European markets are expected to open higher this morning and the oil price has dropped on hopes that the meeting between presidents Trump and Putin will increase the chances of ending the war in Ukraine and increase global crude supply.
London's FTSE 100 is forecast to edge up around 5 points, with Germany's DAX and France's CAC gaining 56 points and 11 points respectively. Asian markets were higher. Japanese markets were closed today for a holiday.
The oil price fell, extending declines of more than 4 per cent last week, as investors awaited the outcome of talks between the US and Russia later this week. Brent crude futures fell 33 cents, or 0.5 per cent, to $66.26 a barrel. Expectations have risen for a potential end to sanctions on Russian oil.
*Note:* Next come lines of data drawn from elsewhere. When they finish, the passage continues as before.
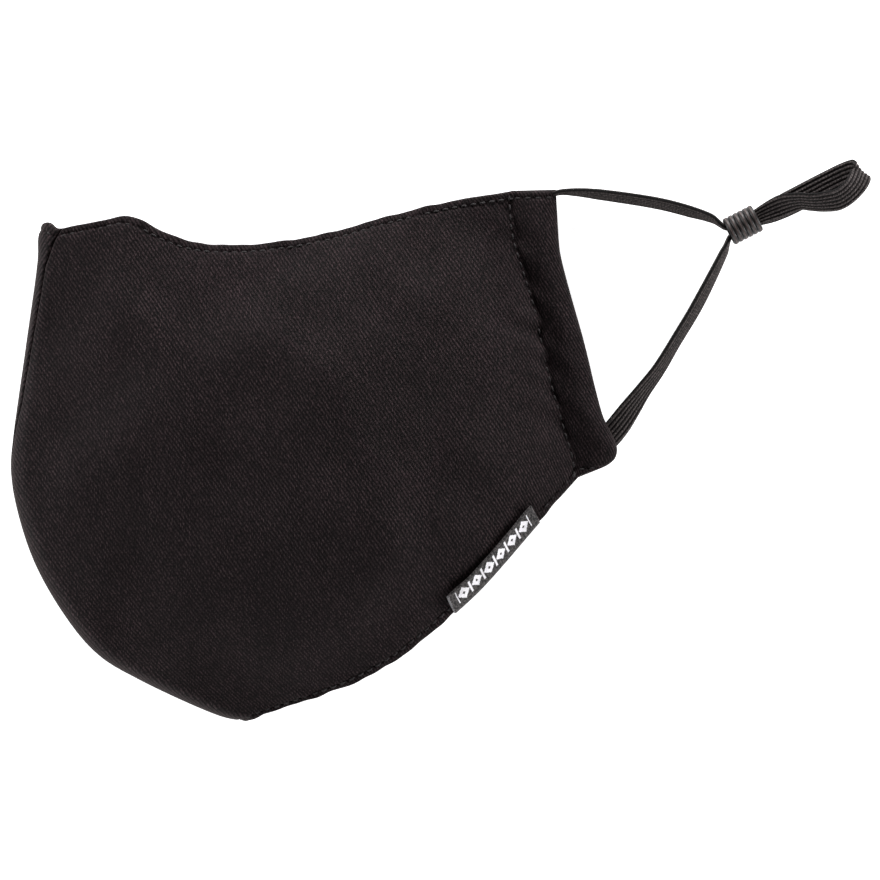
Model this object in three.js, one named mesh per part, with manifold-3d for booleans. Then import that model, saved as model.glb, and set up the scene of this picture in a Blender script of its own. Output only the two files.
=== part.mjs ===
// Cloth face mask, folded in half on its centre seam and laid on its right side.
// Millimetres. X runs from the seam to the ears, Y from the chin to the nose, Z up from the surface.
// The cloth is one curved surface that turns round the fold; the seam splits it into two panels.
import * as THREE from 'three';
import { mergeVertices } from 'three/addons/utils/BufferGeometryUtils.js';
import Module from 'manifold-3d';

const wasm = await Module();
wasm.setup();

// Overall size of the folded mask, without its ear loops
const maskWidth = 125;
const maskHeight = 109;

// Cloth: three layers sewn as one, and how the folded panels stand
const clothThickness = 1.8;
const foldRadius = 3;
const domeRise = 10.5;
const topHemGape = 2.6;
const bottomHemGape = 1.6;
const seamShift = 2.5;
const creaseDepth = 0.8;
const creaseHalfWidth = 7;

// Side hems, which hold the ends of the ear loops
const sideHemThickness = 4.6;
const hemSpacing = 0.6;

// Ear loops and the rubber sliders that shorten them
const elasticWidth = 5;
const elasticThickness = 1.2;
const squeezedThickness = 1;
const sliderLength = 6.6;
const sliderDiameter = 5.9;
const sliderBore = 4.4;
const ringCount = 6;
const ringDepth = 0.3;

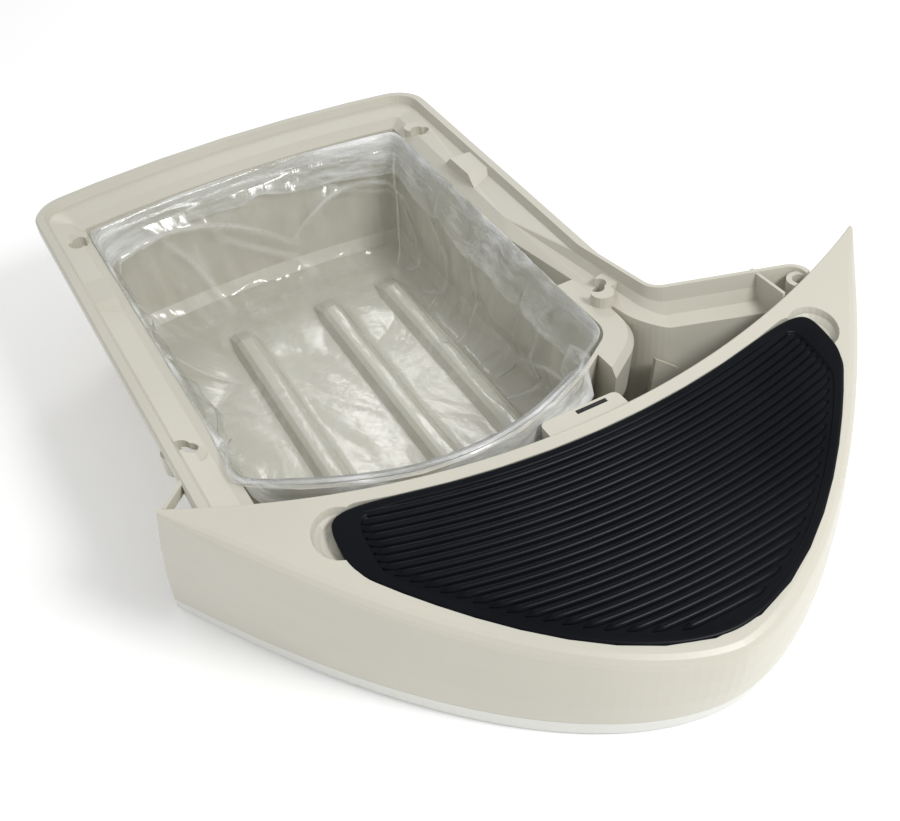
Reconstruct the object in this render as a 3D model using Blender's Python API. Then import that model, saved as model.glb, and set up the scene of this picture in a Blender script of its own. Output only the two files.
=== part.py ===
"""Pull-out waste drawer: an open bin with a film liner and a crescent step in front.

Metres, +Z up.  The origin is on the floor, under the middle of the drawer's
bounding box: X = 0 is the centre line of the step, +Y points to the bin's rear.
"""
import math

import bmesh
import bpy
from mathutils import Vector

# ---------------------------------------------------------------- driving sizes
RIM_HEIGHT = 0.122          # floor to the bin's rim
TUB_SHIFT = -0.0666         # the bin's centre line, left of the step's
TUB_REAR_HALF = 0.170       # half width of the rim at its rear corners
TUB_FRONT_HALF = 0.161      # half width of the rim where the wing begins
TUB_REAR_Y = 0.292          # rear corners
TUB_REAR_BOW = 0.0172       # how far the rear edge bows out between them
TUB_FRONT_Y = -0.072        # where the right wing leaves the side
TUB_CORNER_R = 0.030

LIP_WIDTH = 0.007           # flat top of the rim
LIP_HEIGHT = 0.010          # outer face of the rim
LEDGE_INSET = 0.025         # inner edge of the ledge, from the rim
LEDGE_DROP = 0.011
MOUTH_INSET = 0.033         # top of the bin's wall, from the rim
MOUTH_DROP = 0.017
FLOOR_INSET = 0.045         # foot of the bin's wall, from the rim
WALL = 0.004                # wall of the tub at its foot
FLOOR = 0.003

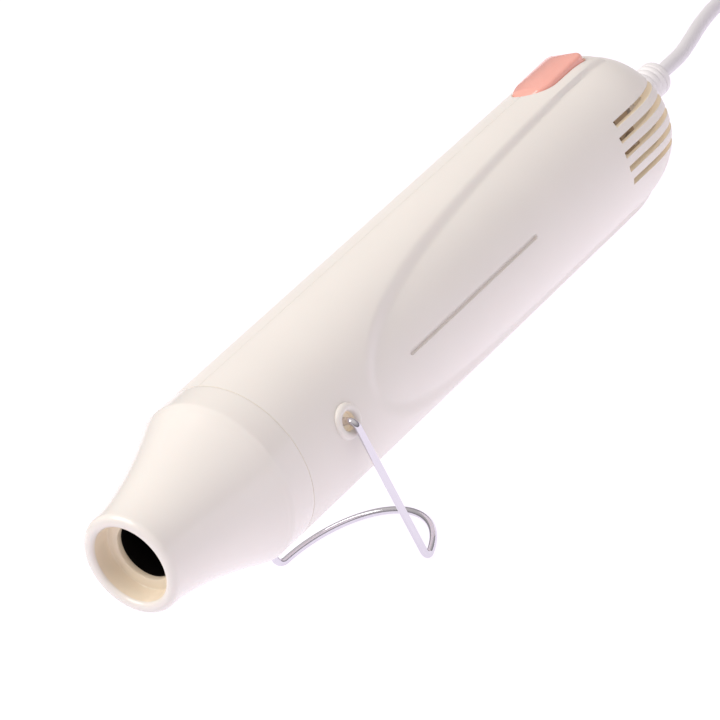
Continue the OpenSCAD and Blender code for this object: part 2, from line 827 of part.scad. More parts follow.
module switch_rocker() {
    color([0.96, 0.62, 0.58]) park() translate([switch_x, 0, rocker_z])
        rotate([0, -rocker_tilt, 0]) difference() {
            union() {
                intersection() {
                    rotate([90, 0, 0]) translate([0, 0, -rocker_w])
                        linear_extrude(height = 2 * rocker_w) rocker_side();
                    linear_extrude(height = far / 8) rocker_plan(0, 0);
                    rocker_crown();
                }
                translate([-4.5, -core_half_w, -2.6]) cube([9, 2 * core_half_w, 5.2]);
                rotate([90, 0, 0]) translate([0, 0, -rocker_pin_len])
                    cylinder(h = 2 * rocker_pin_len, r = rocker_pin_r);
            }
        }
}

rocker_pin_len = body_half_w - 0.2;

// Wire stand, in its own frame: legs down Z, bow towards X, pivot at the origin
bow_tilt = park_pitch - leg_lean;
floor_drop = -min([for (x = stations)
    -x * sin(park_pitch) - skin_radius(x, -90) * cos(park_pitch)]);
pivot_height = floor_drop - pivot_x * sin(park_pitch);
leg_len = (pivot_height - wire_r) / cos(bow_tilt);
elbow_angle = 90 + asin(sin(bow_tilt) * cos(bow_angle));
elbow_reach = bend_r * tan(elbow_angle / 2);
elbow_turn = atan2(sin(bow_angle), cos(bow_tilt) * cos(bow_angle));
bow_r = (leg_y - elbow_reach * sin(bow_angle)) / cos(bow_angle);
bow_tip = bow_r * (1 - sin(bow_angle)) + elbow_reach * cos(bow_angle);

module bend(angle) {
    rotate_extrude(angle = angle) translate([bend_r, 0]) circle(r = wire_r, $fn = 32);
}

// A collar a hair thicker than the wire bridges a joint in it, square to Z
joint_gap = 0.04;

module collar() {
    cylinder(h = 10 * joint_gap, r = wire_r + 0.03, center = true, $fn = 32);
}

module stand_leg() {
    translate([0, bend_r - leg_y, 0]) rotate([-90, 0, 0])
        cylinder(h = leg_y - bend_r - pin_inner_y, r = wire_r, $fn = 32);
    translate([0, bend_r - leg_y, -bend_r]) rotate([0, 0, 180]) rotate([0, -90, 0]) bend(90);
    translate([0, -leg_y, elbow_reach - leg_len + joint_gap])
        cylinder(h = leg_len - elbow_reach - bend_r - joint_gap, r = wire_r, $fn = 32);
    translate([0, -leg_y, elbow_reach - leg_len]) collar();
    translate([bend_r * cos(elbow_turn), bend_r * sin(elbow_turn) - leg_y, elbow_reach - leg_len])
        rotate([0, 0, 180 + elbow_turn]) rotate([-90, 0, 0]) bend(elbow_angle);
    translate([0, -leg_y, -leg_len]) rotate([0, -bow_tilt, 0]) rotate([0, 0, bow_angle])
        translate([elbow_reach, 0, 0]) rotate([0, 90, 0]) collar();
}

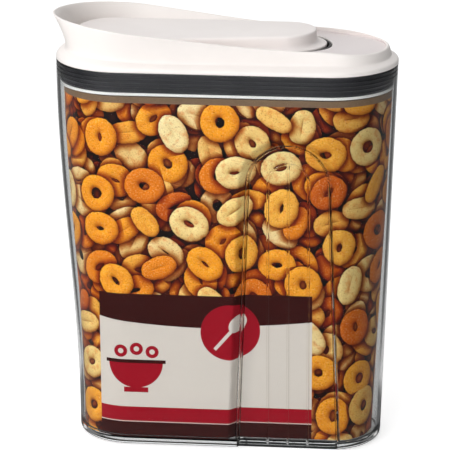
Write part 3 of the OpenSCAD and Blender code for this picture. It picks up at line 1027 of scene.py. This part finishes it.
@dataclass(frozen=True)
class Lid:
    """The white lid: skirt, shoulder, flaring spout, deck and ledge, with its liner and gasket."""

    shell: Shell = Shell()
    foot: Stadium = Stadium(-62, 48.6, 41, 2.6, 76, 36.8, 38, 2)
    lip: Stadium = Stadium(-60, 60.3, 47, 1.9, 76, 35.2, 36.5, 2)
    opening: Stadium = Stadium(-80, 28.9, 37.9, 2.4, 44, 28.4, 27.9, 2)
    chute: Stadium = Stadium(-80, 19, 28.5, 2.4, 16, 18, 20, 2)
    seat: float = 272.0
    wall: float = 2.0
    shoulder: float = 5.4
    rim_low: float = 14.7
    rim_high: float = 31.0
    rim_dip: float = 3.0
    neck: float = 3.2
    dish: float = 2.2
    deck: float = 284.0
    ledge: float = 281.0
    plate: float = 2.0
    roof: float = 275.2
    heel_x: float = 42.3
    plug: float = 255.5
    lip_h: float = 2.0

    def plan(self) -> RingPlan:
        """Points of the lid's rings."""
        return RingPlan(np.linspace(-90, 90, 65), np.linspace(0, 1, 29)[1:-1])

    def rim(self, x: np.ndarray) -> np.ndarray:
        """The rim's height over a place along the lid: low over the grip side, rising to the spout."""
        t = np.clip((76 - x) / 196, 0, 1)
        rise = self.rim_low + (self.rim_high - self.rim_low) * t * t * (2.5 - 1.5 * t)
        return self.seat + rise - self.rim_dip * smooth((x - 62) / 45)

    def sweep(self, plan: RingPlan, share: float, up: float) -> Ring:
        """A ring of the shoulder, a share of the way in from the skirt to the collar's foot, and up to it."""
        xy = plan.points(self.shell.outline(self.seat).mix(self.foot, share))
        return np.column_stack([xy, mix(self.seat + 2.3, self.neck_z(xy[:, 0]), up)])

    def neck_z(self, x: np.ndarray) -> np.ndarray:
        """The height of the collar's foot over a place along the lid."""
        return self.seat + self.shoulder + self.neck * smooth((-40 - x) / 70)

    def deck_z(self, xy: np.ndarray) -> np.ndarray:
        """The height of the deck over places on it, which dips past the hinge."""
        return self.deck - self.dish * smooth((xy[:, 0] - 62) / 26)

    def collar(self, plan: RingPlan, s: float, d: float, drop: float = 0.0) -> Ring:
        """A ring of the spout's wall.

        Args:
            plan: where its points stand.
            s: 0 at its foot and 1 at its rim.
            d: how far inside the outer face.
            drop: how far below its place.
        """
        xy = plan.points(self.foot.mix(self.lip, s ** 1.6).inset(d))
        return np.column_stack([xy, mix(self.neck_z(xy[:, 0]), self.rim(xy[:, 0]), s) - drop])

    def well(self, plan: RingPlan, s: float) -> Ring:
        """A ring of the spout's inner face, from the deck at 0 to the rim at 1."""
        low, high = plan.points(self.foot.inset(self.wall)), plan.points(self.lip.inset(self.wall))
        rim = self.rim(high[:, 0])
        z = mix(self.deck_z(low) + 0.5, rim, s)
        share = np.clip((z - self.ledge) / (rim - self.ledge), 0, 1) ** 1.6
        return np.column_stack([low + (high - low) * share[:, None], z])

    def build(self, finishes: Finishes) -> None:
        """Makes the lid's pieces."""
        self._shell(finishes)
        self._liner(finishes)
        self._gasket(finishes)

    def _shell(self, finishes: Finishes) -> None:
        """Makes the white shell."""
        plan, body, seat = self.plan(), self.shell.outline(self.seat), self.seat
        level = plan.level
        skirt = plan.stack((body, 0.35, seat), (body, 0.08, seat + 0.12), (body, 0, seat + 0.4),
                           (body, 0, seat + 1.6))
        sweeps = [self.sweep(plan, share, up)
                  for share, up in ((0.03, 0.0), (0.13, 0.25), (0.36, 0.5), (0.64, 0.72), (0.88, 0.9))]
        collar = [self.collar(plan, s, d) for s, d in ((0.05, -0.15), (0.2, 0), (0.45, 0), (0.7, 0), (0.93, 0))]
        shoulder = flowing([skirt[-1], *sweeps, *collar], 4)
        lip = [self.collar(plan, 1, d, drop)
               for d, drop in ((0.12, 0.4), (0.55, 0.06), (1, 0), (1.45, 0.06), (1.88, 0.4))]
        edge = flowing([collar[-1], *lip, self.well(plan, 0.9)], 3)
        inner = flowing([self.well(plan, s) for s in (0.9, 0.6, 0.3, 0.08)], 4)
        wall_foot = self.foot.inset(self.wall)
        room = self.foot.inset(self.wall + 0.25)
        wall, opening, below = self.shell.wall, self.opening, self.ledge - self.plate
        laid = lambda o, drop=0: np.column_stack([room.hold(plan.points(o)), self.deck_z(plan.points(o)) - drop])
        hold = lambda o, z: np.column_stack([room.hold(plan.points(o)), np.full(len(plan.points(o)), z)])
        deck = [self.well(plan, 0.0), laid(wall_foot.inset(0.5)), laid(opening.inset(-3.0)),
                laid(opening.inset(-0.7)), laid(opening.inset(-0.2), 0.15), laid(opening, 0.6), hold(opening, below)]
        under = plan.stack((wall_foot, 0, below), (wall_foot, 0, self.roof), (body, wall, self.roof),
                           (body, wall, seat))
        skin = Skin()
        above = skirt[:-1] + shoulder[:-1] + edge[:-1] + inner
        skin.band(above + deck + under, closed=True)
        # The deck's faces take the darker white, painted shade
        n, first, rows = len(above[0]), len(above), 3
        skin.mats[first * n:(first + rows) * n] = [1] * (rows * n)
        rim = hold(opening.inset(-0.3), self.ledge)
        rim[:, 0] = np.minimum(rim[:, 0], self.heel_x)
        drop = np.array([0, 0, self.plate])
        skin.band([rim - drop, rim, level(self.chute.inset(-0.3), self.ledge), level(self.chute, self.ledge - 0.3),
                   level(self.chute, below)], closed=True)
        put(skin.build("lid_shell_smooth", [finishes.white, finishes.deck], 38.0), Body.LID, Slot.WHITE, "lid_shell")

    def _liner(self, finishes: Finishes) -> None:
        """Makes the plug under the lid with its lip and its pouring chute."""
        plan, sh = self.plan(), self.shell
        at = sh.outline(self.plug)
        lip, wall, inner = at.inset(sh.wall + 0.5), at.inset(sh.wall + 2.7), at.inset(sh.wall + 2.7 + self.plate)
        chute, low, top = self.chute, self.plug, self.plug + self.lip_h
        tube, floor = chute.inset(-self.plate), low + self.plate
        roof, end = self.roof - 0.02, self.ledge - self.plate - 0.02
        skin = Skin()
        skin.band(plan.stack((chute, 0, low + 0.4), (chute, -0.4, low), (lip, 0.6, low), (lip, 0.15, low + 0.15),
                             (lip, 0, low + 0.6), (lip, 0, top - 0.4), (lip, 0.3, top), (wall, 0, top),
                             (wall, 0, roof), (inner, 0, roof), (inner, 0, floor + 1.5), (inner, 1.5, floor),
                             (tube, -1.0, floor), (tube, 0, floor + 1.0), (tube, 0, end), (chute, 0, end)),
                  closed=True)
        put(skin.build("lid_liner_smooth", [finishes.liner], 38.0), Body.LID, Slot.WHITE, "lid_liner")

    def _gasket(self, finishes: Finishes) -> None:
        """Makes the gasket's band, and its fins by geometry nodes."""
        plan, sh = self.plan(), self.shell
        low, top = self.plug + self.lip_h, self.seat - 0.3
        core = [plan.level(sh.outline(z, sh.wall + 1.35), z) for z in np.linspace(low, top, 9)]
        back = [plan.level(sh.outline(self.plug, sh.wall + 2.65), z) for z in (top, low)]
        skin = Skin()
        skin.band(core + back, closed=True)
        put(skin.build("gasket_band", [finishes.slate], 50.0), Body.LID, Slot.SLATE, "main_gasket")
        fins = FinRow(count=5, pitch=(top - low) / 5, radius=0.62)
        z = low + 0.62 * fins.pitch
        path = plan.level(sh.outline(z, sh.wall + 0.17 + fins.radius), z)
        grow = (sh.outline(z + 1).right_half - sh.outline(z).right_half) / sh.half
        put(fins.build(path, grow, finishes.slate), Body.LID, Slot.SLATE)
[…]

Nvidia and AMD are reported to have agreed to give the US government 15 per cent of revenue from sales to China of advanced computer chips are used for artificial intelligence applications.
President Trump's administration halted sales of Nvidia's H20 chips to China in April, but Nvidia last month announced the US would allow the company to resume sales and it hoped to start deliveries soon.
The news, first reported by the Financial Times, is attributed to sources and US officials. When asked if Nvidia had agreed to pay 15 per cent of revenues to the US, a Nvidia spokesperson said: 'We follow rules the US government sets for our participation in worldwide markets.'
The spokesperson added: 'While we haven't shipped H20 to China for months, we hope export control rules will let America compete in China and worldwide.'
AMD did not respond to a request for comment on the news. The US Department of Commerce did not immediately respond to a request for comment.
The FT said the chipmakers agreed to the arrangement as a condition for obtaining the export licences for their semiconductors, including AMD's MI308 chips. The report said the Trump administration had yet to determine how to use the money.